Chris Pine – brilliant. Zachary Quinto – brilliant. Eric Bana – brilliant. You get the picture? JJ Abrams did a simply amazing job of matching actors to roles, and not once does any performance feel like – and here’s where it could have gone desperately, disastrously wrong – a copycat of the original. These are fresh, original takes on the characters yet at the same time, you know exactly who these people are. How did they pull that off? It’s an unbelievable accomplishment I can’t even begin to describe. Adjectives fail me.

The Bottom Line:

This bold adventure is sure to win over a whole new generation of fans. There’s something for everyone in this Star Trek. I know I was totally enthralled and completely entertained throughout the film. The special effects were first-rate, the cinematography was stunning, the production design was unparalleled, and under Abrams’ direction every aspect of this Star Trek felt vibrant and fresh and engaging. And on that subject, Star Trek deserves to be seen in all its big screen glory so don’t wait for the DVD/Blu-ray release.


Star Trek is the perfect summer movie. There’s not a thing about this film I’d change, a scene I’d cut, or dialogue I’d in any way alter. It’s got the action, the heart, the thrills, and the humor needed to provide the perfect escape experience audiences are looking for now more than ever.

Star Trek is an incredibly impressive, exceptionally entertaining film.
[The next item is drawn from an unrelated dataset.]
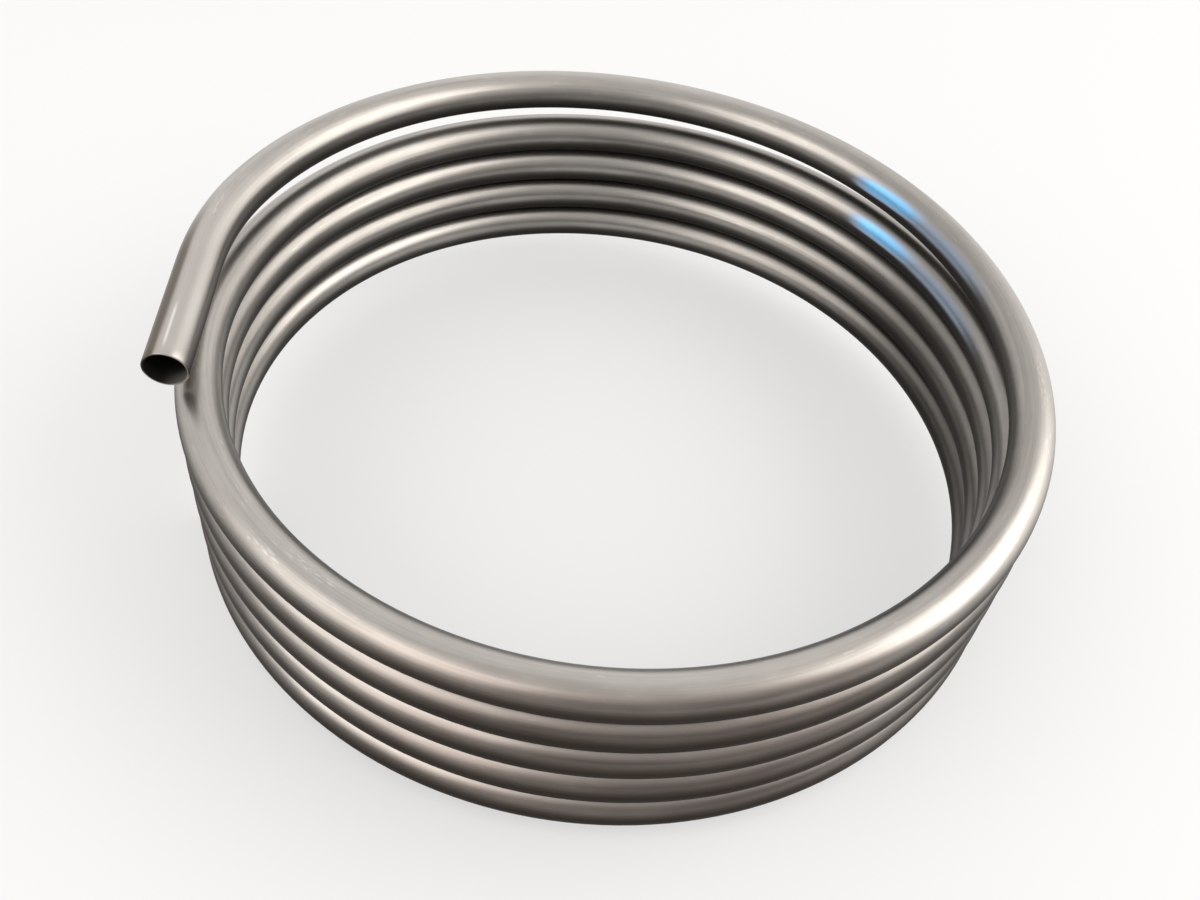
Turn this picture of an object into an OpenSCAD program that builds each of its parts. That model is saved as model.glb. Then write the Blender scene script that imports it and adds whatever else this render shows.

And best of all, it doesn’t matter if you know absolutely nothing about the series or films. Don’t be put off by the fact it’s a Star Trek movie and don’t dismiss it because you’re afraid you’ll be lost and confused by the plot. No prior knowledge is needed to become immersed in this high-flying, sci-fi extravaganza.

This origin story works on so many different levels, I can’t wait to see what Abrams and crew have up their sleeves for the next Star Trek adventure.